How do you spend your weekends?

I watch documentaries and go to art shows. I love to go on long walks with some sort of agenda in mind. I’m really good at organising field trips and researching things, so I take my husband on mini-field trips over the weekend. We often find it's on these smaller trips that we plan the bigger field trips.

Fort Makers is located just a few blocks away from your home – where’s best to grab coffee? Or a cold beer?

For coffee I go to Brooklyn Roasting. They’re fantastic and have floor to ceiling glass windows. And for drinks after work we go to Aita. It’s practically our headquarters.

Tips for an out-of-towner? What’s New York’s best kept secret?

Head over to Red Hook, Brooklyn to feel a vibe you won’t feel anywhere else. This is a place where old school neighbourhood types and artists mix, and where antisocial New Yorkers live. It feels a bit like a ghost town, sometimes, and I mean this in a good way! It definitely feels like you’re nowhere near Manhattan. Go to Pioneerworks on a Second Sunday (a party hosted every second Sunday of the month) to experience one of the hippest and most cutting edge art spaces in the city. Then have drinks at Sunny’s and dinner at The Good Fork. If you’re an art lover, this will be a good day, guaranteed.

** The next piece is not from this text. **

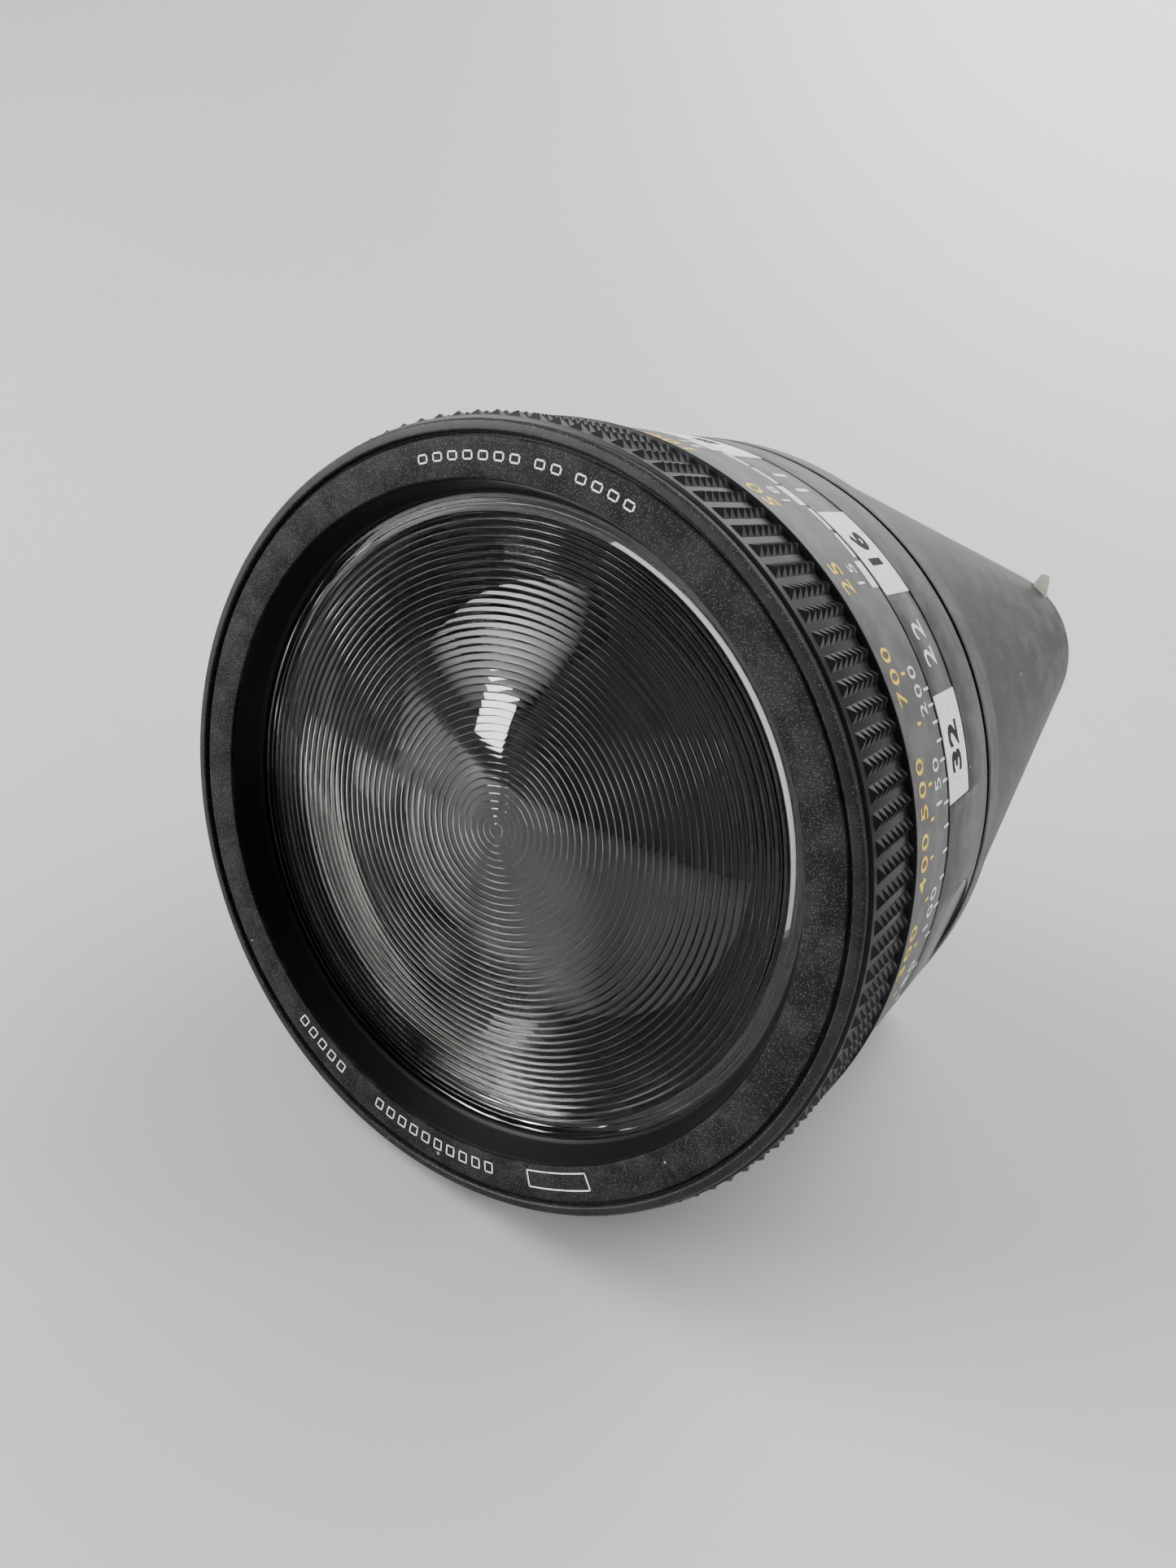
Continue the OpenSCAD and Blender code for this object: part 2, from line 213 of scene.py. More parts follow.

Where’s the best place to stay in New York?

For easy access to the Whitney Museum, the Highline and Chelsea galleries stay at the Standard, the Highline Hotel or the Jane Hotel - they’re all groovy. The Jane Hotel looks like a Wes Anderson set, and it has a chic Moroccan restaurant in it called Café Gitane.

If you’re visiting Brooklyn, stay at the Boswijk. It's a cosy yet minimalist Air BnB that also hosts art-related events, and it’s in the centre of the Bushwick gallery area. Plus we’ll soon be showing Noah’s Line Light sculptures there. I think visitors really enjoy seeing this vibrant artistic community. And it’s near plenty of hip and influential restaurants, including Roberta’s, a pizza restaurant with a rooftop garden on its premises. I would say this area is the epicentre of New York hipsterdom.